Pour les enfants qui ont vécu de près les dégâts du séisme, il faut d’abord s’organiser pour leur fournir les besoins les plus fondamentaux et les plus prioritaires : un abri, à boire et à manger, les soins médicaux d’urgence, des vêtements et couvertures, le tout dans des conditions humaines qui respectent leur dignité. Ces interventions d’aide humanitaire doivent être organisées par l’État ou bien par des organismes désignés par l’État pour éviter les dérapages. Les initiatives individuelles improvisées à droite et à gauche, quoique traduisant la générosité et la solidarité des Marocains, peuvent aussi semer l’anarchie et exposer aux réseaux sociaux des victimes déjà fragilisées par les conséquences néfastes de ce drame. Il faut respecter l’intimité et l’orgueil de ces personnes d’abord et ne pas s’acharner, en tant que psy, à offrir des soins psychologiques à une population qui ne le demande pas, surtout en dehors d’une structure bien hiérarchisée de soins. Il ne faut pas oublier que l’être humain est doté de mécanismes de défense et de capacités de résilience qui l’aident à se protéger psychologiquement sous le choc en priorisant les fonctions urgentes de survie. Et aller directement demander à chacune des victimes, comme un micro-trottoir, si elle présente des signes de malaise psychologique, sans organisation de soins, n’est pas la meilleure approche.
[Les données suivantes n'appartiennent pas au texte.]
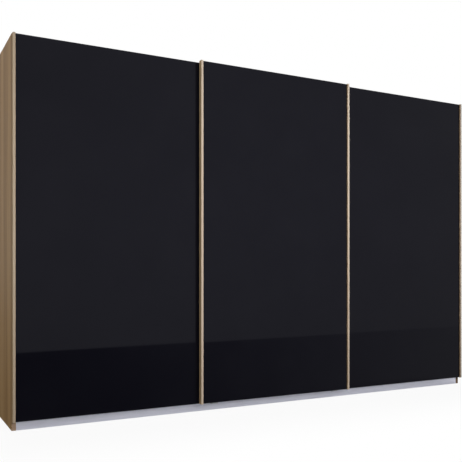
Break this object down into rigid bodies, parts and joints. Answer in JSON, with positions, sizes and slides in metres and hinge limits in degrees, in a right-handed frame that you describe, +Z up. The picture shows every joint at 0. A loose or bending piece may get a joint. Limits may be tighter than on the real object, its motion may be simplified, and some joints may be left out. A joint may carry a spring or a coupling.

Quelles mesures à prendre pour que l’accompagnement de ces enfants porte ses fruits ?
Maintenant sous le choc, ils impressionnent toute la nation par leur bravoure, leur courage et leur zèle face à cette tragédie. Tout le monde cherche quoi leur offrir sous le coup de l’émotion pour les aider. Mais les prendre en charge est un travail de longue haleine, loin des sentiments quoique d’intention bienveillante et de l’empathie. Cela demande de vraies structures de soins de proximité qui ne s’appuient pas seulement sur le bénévolat. Des cellules d’écoute proches des zones touchées, rassemblant psychiatres, pédopsychiatres, psychologues, intervenants et coordinateurs sociaux. Pour certains, on aura besoin de médicaments, pour d’autres des séances de psychothérapie, et pour la plupart on doit s’assurer d’une bonne réintégration au sein des familles et dans les écoles.

Quelles sont les personnes qualifiées pour garantir un accompagnement authentique de ces enfants ?
Parlons plutôt de structures. Même si on est honnête, empathique et authentique, si les efforts ne s’inscrivent pas dans le cadre d’une structure de soins bien organisée et hiérarchisée, ils risquent fort de déraper.
Et nous avons vu de nos propres yeux des initiatives improvisées qui ont plutôt compliqué la situation plutôt que d’apporter une aide réelle aux victimes.